Friday, June 26, 2020

Tesla context -- Why the red flags matter

It may seem like we've been picking on Tesla quite a bit lately. Sure, Musk is annoying, but the SpaceX stuff is cool, and we can all get behind electric cars and solar cells. Aren't there things  more worth complaining about in 2020?

The trouble with that framing is that the things you hear about -- the often cool, sometimes just goofy technology, the outrageous claims, the nerd as rock star lifestyle --  are a small part of the story, while the big parts of the story are more than big enough to worry about. This is especially true when you're living in Jengaville where one of the biggest, most precarious towers is a stock market bubble in the middle of an economic collapse.

Both columns in the table below show reasons for concern (discussed further here). Tesla has grown since 2017, but its revenue is still a fraction of the others below. This is a seventeen year old company that has turned a profit only intermittently.

Think about that for a moment and remember...

... Tesla's market cap is around three times that of GM and Ford, combined.

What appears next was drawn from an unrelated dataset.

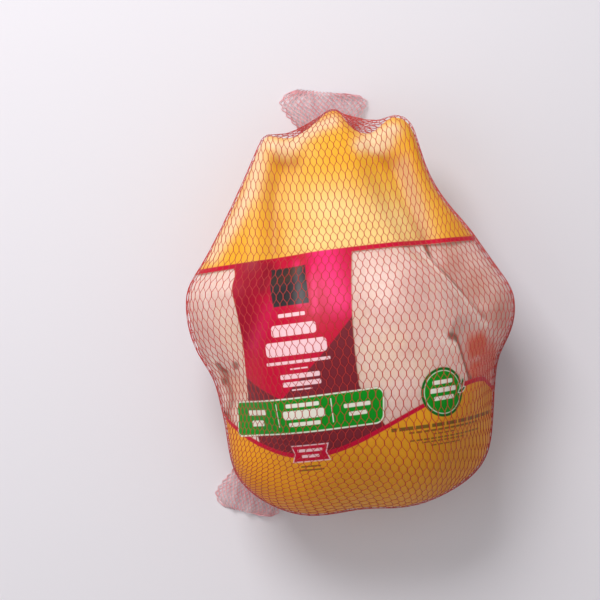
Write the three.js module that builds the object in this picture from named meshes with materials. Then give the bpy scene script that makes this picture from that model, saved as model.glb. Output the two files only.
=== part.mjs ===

The other column is a stark reminder of the issues with corporate governance. The board, of course, provides no oversight. Musk has flagrantly attempted to manipulate the stock price. Many of the accounting practices appear fishy. All of this may or may not be connected to a mysterious and conveniently timed spike in the stock price that earned Musk a bonus worth three quarters of a billion dollars.

In more normal times, I'd add something here about Tesla being a bad employer and bad corporate citizen, but at the moment, I'm mainly thinking about what a stock market collapse would do to a fragile economy, the pocketbooks of retail investors and the emotional well being of a country that's already under just a bit of stress.